The focus of this special issue of Theoria is the Politics of Migration. Our aim in designing and attracting contributions to this issue was to contribute to the current debates on various aspects of global migration practices that are challenging the ways in which many nation-states, sending and receiving migrants, conceive of their place in this ever-changing globalised and globalising world in which we all live. International Relations theorists have, for several years, been writing about the contesting phenomena of integration and disintegration in global politics.
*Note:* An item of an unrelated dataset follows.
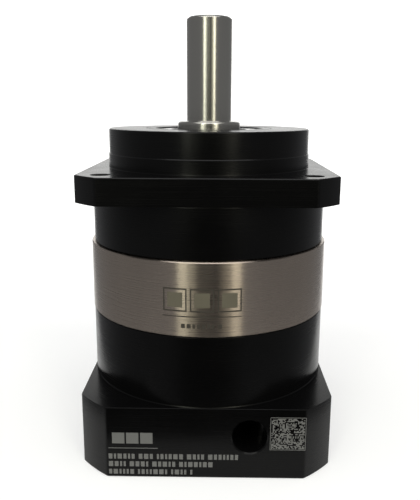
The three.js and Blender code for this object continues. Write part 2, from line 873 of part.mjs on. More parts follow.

As the world becomes more globalised, more linked and interdependent, the reality of a kind of global citizenship for the privileged elite with access to the markets and their spoils become more apparent. Those on the other end of the spectrum, often immigrant, minority and working class groupings who do not have access to resources beyond those promised to them by the state they rely on, react against these globalising forces. The result is a contest between a global integration and pulling together of individuals all over the world with similar political and economic situations, and a disintegration within and between nation-states, where those without these networks retreat into ethnic and cultural enclaves that offer them protection and defence against globalising impulses.